A USFS Forester told me to use citri-solv on a couple old crosscut saws I have.
HE reconditions old saws on the side....
You need to get the kind that has D-limonene listed as the active ingredient.

It worked great!!

good luck!
 
Viewseeker said:
Brill/ steel wool and wd-40 should do it then spray with a silicone mold release to protect....

I'm wondering if spraying the blade with wd-40 would be a good thing. I will be cutting things I'll be eating...

What do you guys think? Couldn't I just rub some olive oil on it or something (yes, I'm serious hehe). I have to do this exact same ritual everytime I cook with the wok...

Fish
 
hikingfish said:
I'm wondering if spraying the blade with wd-40 would be a good thing. I will be cutting things I'll be eating...

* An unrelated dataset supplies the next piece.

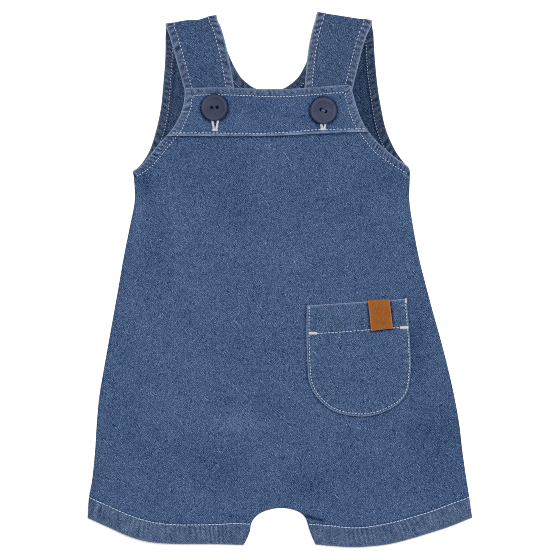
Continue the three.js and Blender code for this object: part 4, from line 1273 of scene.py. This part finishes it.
def build_front():
    def fine(P):
        arm = np.minimum(near(P, ARM_LINE_L)[0], near(P, ARM_LINE_R)[0]) < 8.5
        hem = P[:, 1] < hem_line(P[:, 0]) + 3
        crotch = (np.abs(P[:, 0]) < 50) & (P[:, 1] < -176)
        return arm | hem | crotch

    P, tri, rim = triangulate(FRONT_LOOP, 2.0, RINGS, fine, 1.0, [ARM_STITCH_L, ARM_STITCH_R, HEM_STITCH_L, HEM_STITCH_R])
    top, low, edge, *looks = front_heights(P)
    v, f, upper, src = shell_arrays(P, tri, rim, top, low, edge)
    ob = make("front_panel", v, f, [DENIM, DENIM_INSIDE], np.where(upper, 0, 1), P[src], on_top(v, P, src, looks))
    return ob, area_of(P, tri)


def build_band():
    holes = [slit_loop(*h) for h in BUTTONHOLES]
    P, tri, rim = triangulate(BAND_LOOP, 1.3, RINGS, None, 1.0,
                              [ARM_STITCH_L, ARM_STITCH_R, BIB_STITCH_LINE, BAND_STITCH_LINE], holes)
    top, low, edge, *looks = band_heights(P)
    v, f, upper, src = shell_arrays(P, tri, rim, top, low, edge)
    ob = make("bib_band_cloth", v, f, [DENIM_BAND, DENIM_INSIDE], np.where(upper, 0, 1), P[src] + [37.0, 11.0],
              on_top(v, P, src, looks))
    return ob, area_of(P, tri)


def build_pocket():
    P, tri, rim = triangulate(POCKET_LOOP, 1.3, RINGS, None, 1.0, [POCKET_STITCH, POCKET_HEM_LINE])
    top, low, edge, *looks = pocket_heights(P)
    v, f, upper, src = shell_arrays(P, tri, rim, top, low, edge)
    ob = make("pocket_cloth", v, f, [DENIM, DENIM_INSIDE], np.where(upper, 0, 1), P[src] + [-61.3, 23.7],
              on_top(v, P, src, looks))
    return ob, area_of(P, tri)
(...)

What do you guys think? Couldn't I just rub some olive oil on it or something (yes, I'm serious hehe). I have to do this exact same ritual everytime I cook with the wok...

Fish

If you're squeamish about the WD-40 you might try a little common mineral oil to prevent rust.

I haven't yet converted to a waterstone system for sharpening woodworking tools and knives, and still use various grades of Arkansas oilstones. The sharpening lubricant is non-detergent 20-weight motor oil cut with kerosene until very thin. Works great. After sharpening I wipe the tool down with a rag. Rust is seldom a problem on tools that get used regularly. On knives used for food prep, I rinse in hot water before use.

I don't use WD-40 on tools because the silicone it contains can interfere with various wood finishes. If a more thorough rust-repelling treatment is needed, wiping down a little Three-In-One or Hoppe's gun oil works fine, in my book.

BTW, the knife you found is a gift. In keeping with that, perhaps it is best to not spend a great deal of money on materials to fix it up. Invest, instead, in loving effort and ingenuity. Use what is laying around the house, or what you can cadge off a friend, or find at the local hardware in small quantities for little money. The finished product then will be true to itself, and more greatly prized.

G.
 
While it may not be desireable/applicable in this case, for removing rust with minimal elbow grease give Electrolyte Rust Removal a shot. I've done some frame parts off of a 1979 chevy pickup, and an old milk can (used a 30 gal trash barrel for that one) and it works great. The finished product is not always smooth (you are removing material after all) but in 24 hours or so it will be rust free without sanding, steel wool, or sand blasting.
 
I only suggested wd-40 to clean the rust off..You could use olive oil as a lubricant to rub the rust off or just clean it off after getting the rust of and then olive oil maybe for protection. After more thought the silicone isnt the best to eat !!! :eek: :D ...besides a little wd-40 in your belly may keep your joints moving on the next hike!! ;) :p
 
Pics!

Well, I'm not quite finished yet, but I wanted to know my progress so far:

Before: http://picasaweb.google.ca/dpoisson/Temp#5252610569220603938

After: http://picasaweb.google.ca/dpoisson/Temp#5252610575541730274

The handle is pretty much done as far as I'm concerned, however I'd like to know what you think about the blade (although the pic might not be the best because of the flash...). I grinded it using a dremel and the used a polishing paste that came with the dremel. It looks ok, but I wish I could do a bit more...I'm also looking at the people that recommended Brasso. Do you think I could further polish the blade by using Brasso?

Cheers!

Fish
 
Gee! Looking at your before-and-after pix, the condition this knife was in when you found was pretty darned good, to my eye.

I don’t think Brasso is what you need for the metal parts – especially the blade.

As for the handle, I would have been happy rubbing in a little little tung oil to renew the finish. But I like the results you’ve achieved with staining and varnish. Now rub out (polish) to high luster sheen with #0000 steel wool, maybe lubed with common paste wax. Buff to final sheen with a soft rag (an old wool sock will do. (This also will take care of the blade locking ring and bolster.)

For me, you’ve most likely also gone far enough with polishing the blade. Just make sure it is polished to about the same level all over, for best appearance. (I don’t think the surface on these blades -- as manufactured and marketed -- is highly polished. These are utility grade knives and priced accordingly.) What I don’t see yet is evidence of a nicely shaped and sharpened cutting edge. Now the job is careful hand sharpening on oil or water stones, possibly finished with a buffing wheel to bring up a keen, highly polished working edge.

Neat project.

G.
 
Good job, and as Viewseeker said, olive oil works fine in place of a mineral-based oil. As an aside - I've rubbed olive oil on a heating stove to prevent rust during the warm months. Sure, it smells the first time it's fired in the fall, but it's much less than when you use a mineral-based oil.

Also - the ferrous steel blade that John Swanson mentions - have had a couple of kitchen paring knives made of the stuff for many years. They have to be sharpened frequently, and they do rust, but ... a freshly sharpened one is a joy to work with.